Since then, there have been no mass migrations as India closed its borders with Bangladesh. However, people continue to arrive through “human smugglers” according to Saleh.

Pakistan’s former military ruler, Ayub Khan had officially allocated land for Rohingya refugees for the first time in 1962, paving the way for two main Rohingya settlements — Burma Colony and Arkanabad, which was named after the former Rakhine state — in Karachi’s eastern neighborhoods.

INCLINED TO EDUCATION: 

Young Rohingya, especially girls, have inclined to pursue their education in recent years, even from poor families.

Educational trusts comprising of local traders and rich community members are running several schools and vocational centers in both settlements.

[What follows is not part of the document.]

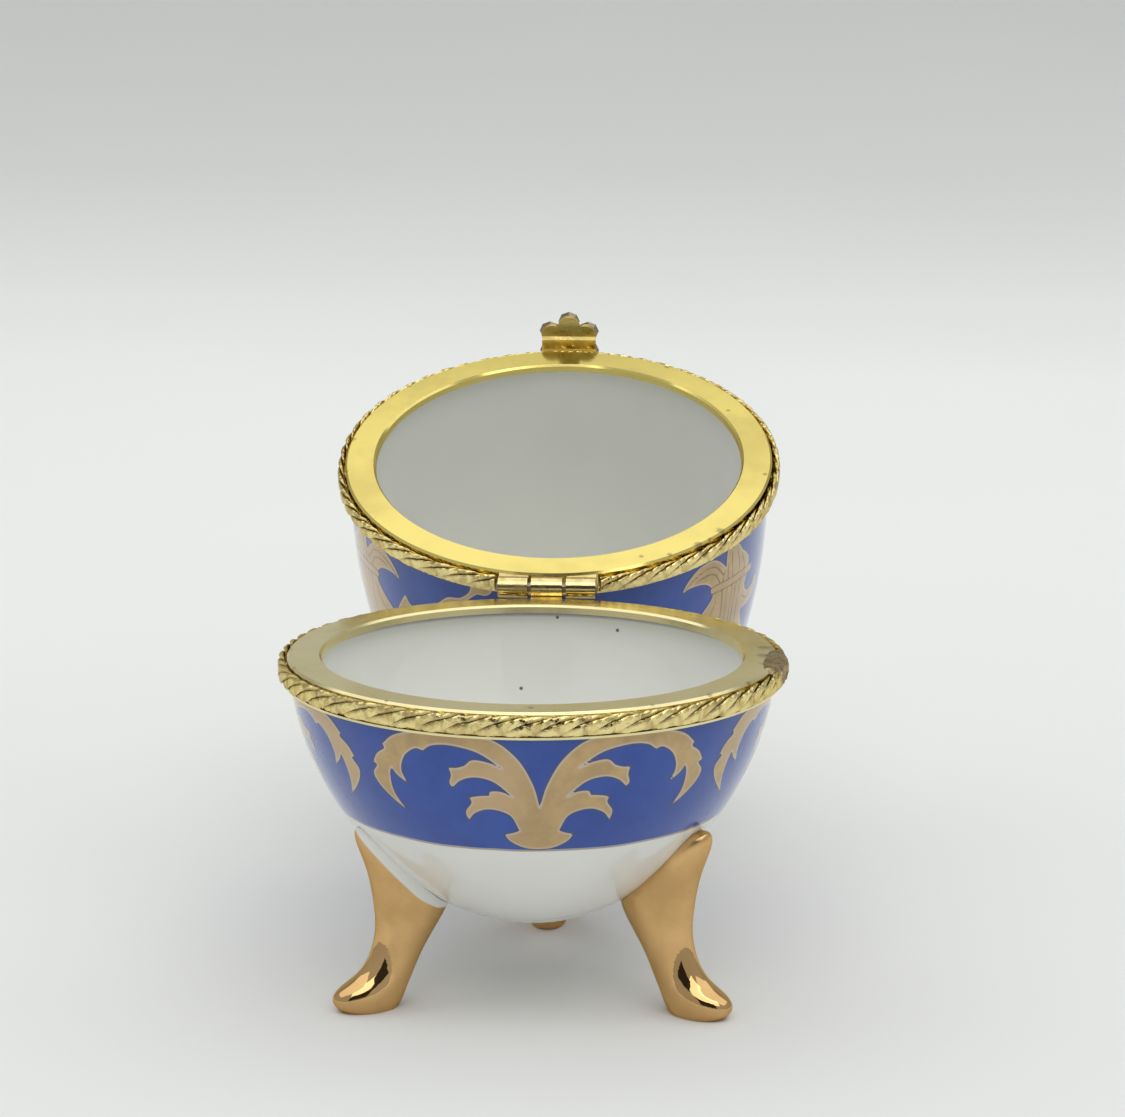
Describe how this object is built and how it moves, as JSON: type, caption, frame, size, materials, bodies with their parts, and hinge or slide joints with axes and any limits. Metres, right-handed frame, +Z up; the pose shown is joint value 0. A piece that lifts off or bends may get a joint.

Al-Khidmat Foundation — the relief wing of the country’s mainstream religious party Jamat-e-Islami — is also running a school, and other relief projects in impoverished Arkanabad.

“Not only the younger generation but their uneducated parents have also recognized the importance of education in last one decade,” Noor-ul-Bashar, the principal of Arakan Muslim Secondary School in Burma Colony told Anadolu Agency.

Some 800 students — 60% of them girls — have been enrolled in the school whose many former pupils are serving as bankers, teachers and even in the armed forces.

“We do not want to indulge in any ethnic argument. Despite having a [Rohingya] background, we are citizens of Pakistan and are serving for its betterment like any other community,” said Bashar who has been running the school for over 40 years.

“My mission is to educate my community. This is the only way to elevate their status. Mere complaints and sympathy-seeking won’t work.”